> _Problem to solve_: Copy out exactly the lines from the first line of the material below through the line containing "# -------- borders between colours", and nothing beyond them.

> _Records shown_:
╔══

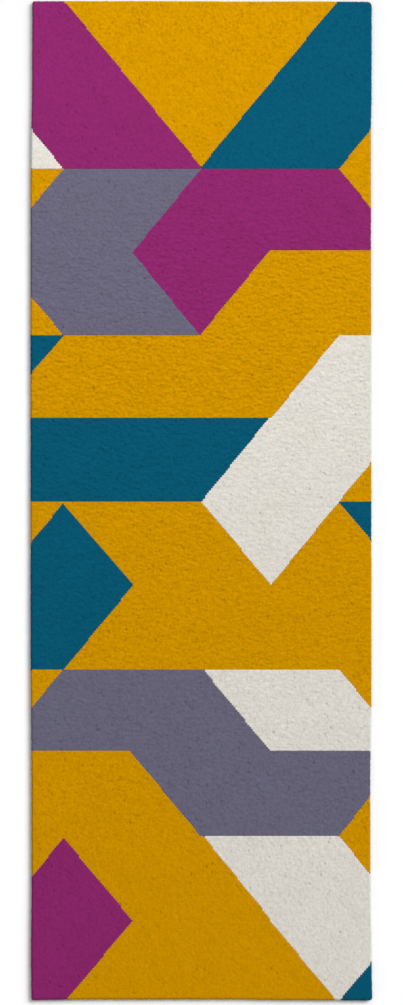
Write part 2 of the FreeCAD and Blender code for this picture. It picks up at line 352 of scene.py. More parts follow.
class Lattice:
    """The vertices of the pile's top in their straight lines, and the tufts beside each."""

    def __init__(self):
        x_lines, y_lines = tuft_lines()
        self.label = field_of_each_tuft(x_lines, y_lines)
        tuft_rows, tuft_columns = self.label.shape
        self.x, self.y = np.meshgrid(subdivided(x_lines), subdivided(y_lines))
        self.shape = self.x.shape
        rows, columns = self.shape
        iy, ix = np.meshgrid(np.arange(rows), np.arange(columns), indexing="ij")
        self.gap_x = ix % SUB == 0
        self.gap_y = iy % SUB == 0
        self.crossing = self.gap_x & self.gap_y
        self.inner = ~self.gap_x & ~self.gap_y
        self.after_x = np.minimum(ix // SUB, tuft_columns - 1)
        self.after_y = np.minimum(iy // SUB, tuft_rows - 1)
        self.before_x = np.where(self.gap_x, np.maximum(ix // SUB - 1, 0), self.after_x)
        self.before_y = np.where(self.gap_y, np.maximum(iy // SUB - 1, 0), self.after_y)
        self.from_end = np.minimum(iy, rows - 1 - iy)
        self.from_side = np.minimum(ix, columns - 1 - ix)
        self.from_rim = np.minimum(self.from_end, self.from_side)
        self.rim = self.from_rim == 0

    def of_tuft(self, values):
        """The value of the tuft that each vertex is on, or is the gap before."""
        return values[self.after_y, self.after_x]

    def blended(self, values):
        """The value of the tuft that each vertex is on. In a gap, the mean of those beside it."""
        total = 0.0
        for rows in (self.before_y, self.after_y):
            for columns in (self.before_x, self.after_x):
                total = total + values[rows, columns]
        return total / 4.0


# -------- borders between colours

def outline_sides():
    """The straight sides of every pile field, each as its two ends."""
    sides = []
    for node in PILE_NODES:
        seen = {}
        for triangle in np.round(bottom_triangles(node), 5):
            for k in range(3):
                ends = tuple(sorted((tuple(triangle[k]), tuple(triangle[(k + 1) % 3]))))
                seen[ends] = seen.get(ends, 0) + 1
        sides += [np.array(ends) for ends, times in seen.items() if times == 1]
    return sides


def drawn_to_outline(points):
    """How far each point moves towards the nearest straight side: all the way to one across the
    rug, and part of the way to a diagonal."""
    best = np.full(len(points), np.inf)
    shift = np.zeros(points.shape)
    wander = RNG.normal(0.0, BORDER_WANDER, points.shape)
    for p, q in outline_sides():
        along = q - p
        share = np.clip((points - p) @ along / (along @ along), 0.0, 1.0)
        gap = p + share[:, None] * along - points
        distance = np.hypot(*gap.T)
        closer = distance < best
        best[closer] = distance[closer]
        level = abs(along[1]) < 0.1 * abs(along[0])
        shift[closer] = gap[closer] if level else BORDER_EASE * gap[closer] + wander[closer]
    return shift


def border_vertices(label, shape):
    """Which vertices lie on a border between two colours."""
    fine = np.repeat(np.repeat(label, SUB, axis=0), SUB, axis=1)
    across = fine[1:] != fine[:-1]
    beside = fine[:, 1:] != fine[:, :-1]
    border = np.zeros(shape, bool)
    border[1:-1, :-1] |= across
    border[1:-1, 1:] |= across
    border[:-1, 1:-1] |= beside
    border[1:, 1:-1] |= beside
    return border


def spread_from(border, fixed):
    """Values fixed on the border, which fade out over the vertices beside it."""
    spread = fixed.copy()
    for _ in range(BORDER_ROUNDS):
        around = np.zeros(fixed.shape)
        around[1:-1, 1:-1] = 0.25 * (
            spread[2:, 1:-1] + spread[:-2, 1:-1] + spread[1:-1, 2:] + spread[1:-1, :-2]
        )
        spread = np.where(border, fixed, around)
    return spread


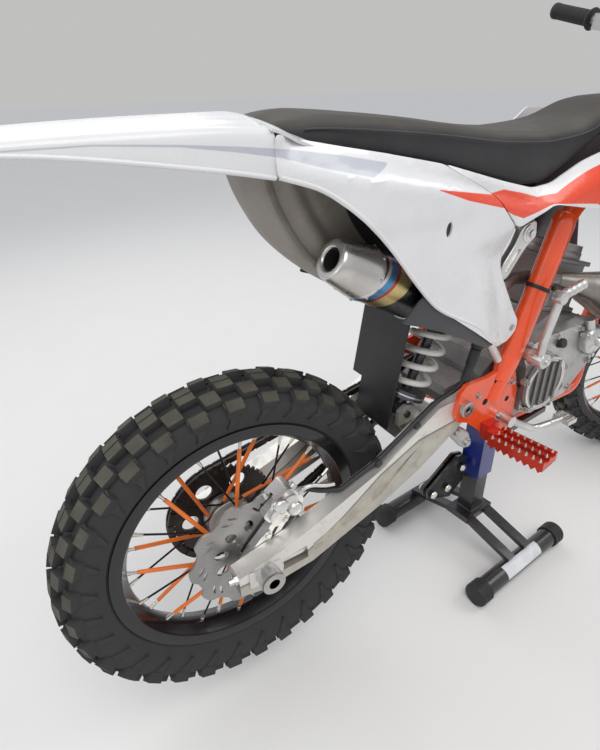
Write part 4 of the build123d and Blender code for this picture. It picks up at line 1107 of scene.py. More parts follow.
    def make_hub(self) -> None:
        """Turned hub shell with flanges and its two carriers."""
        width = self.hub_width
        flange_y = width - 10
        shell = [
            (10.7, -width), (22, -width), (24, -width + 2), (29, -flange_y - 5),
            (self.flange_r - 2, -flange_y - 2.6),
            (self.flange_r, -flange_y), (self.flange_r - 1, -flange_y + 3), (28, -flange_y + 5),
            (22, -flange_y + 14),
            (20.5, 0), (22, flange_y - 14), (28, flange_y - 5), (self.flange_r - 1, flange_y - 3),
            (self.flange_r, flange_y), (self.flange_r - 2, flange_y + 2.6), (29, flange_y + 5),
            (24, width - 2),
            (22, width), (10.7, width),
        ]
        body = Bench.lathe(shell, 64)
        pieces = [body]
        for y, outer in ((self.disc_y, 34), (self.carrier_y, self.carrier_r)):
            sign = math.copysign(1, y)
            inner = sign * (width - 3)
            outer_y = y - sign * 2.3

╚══

> _Worked answer_:
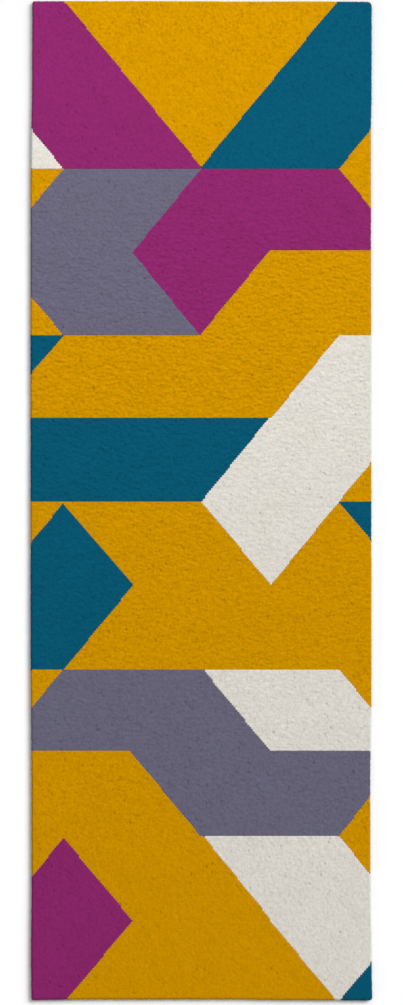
Write part 2 of the FreeCAD and Blender code for this picture. It picks up at line 352 of scene.py. More parts follow.
class Lattice:
    """The vertices of the pile's top in their straight lines, and the tufts beside each."""

    def __init__(self):
        x_lines, y_lines = tuft_lines()
        self.label = field_of_each_tuft(x_lines, y_lines)
        tuft_rows, tuft_columns = self.label.shape
        self.x, self.y = np.meshgrid(subdivided(x_lines), subdivided(y_lines))
        self.shape = self.x.shape
        rows, columns = self.shape
        iy, ix = np.meshgrid(np.arange(rows), np.arange(columns), indexing="ij")
        self.gap_x = ix % SUB == 0
        self.gap_y = iy % SUB == 0
        self.crossing = self.gap_x & self.gap_y
        self.inner = ~self.gap_x & ~self.gap_y
        self.after_x = np.minimum(ix // SUB, tuft_columns - 1)
        self.after_y = np.minimum(iy // SUB, tuft_rows - 1)
        self.before_x = np.where(self.gap_x, np.maximum(ix // SUB - 1, 0), self.after_x)
        self.before_y = np.where(self.gap_y, np.maximum(iy // SUB - 1, 0), self.after_y)
        self.from_end = np.minimum(iy, rows - 1 - iy)
        self.from_side = np.minimum(ix, columns - 1 - ix)
        self.from_rim = np.minimum(self.from_end, self.from_side)
        self.rim = self.from_rim == 0

    def of_tuft(self, values):
        """The value of the tuft that each vertex is on, or is the gap before."""
        return values[self.after_y, self.after_x]

    def blended(self, values):
        """The value of the tuft that each vertex is on. In a gap, the mean of those beside it."""
        total = 0.0
        for rows in (self.before_y, self.after_y):
            for columns in (self.before_x, self.after_x):
                total = total + values[rows, columns]
        return total / 4.0


# -------- borders between colours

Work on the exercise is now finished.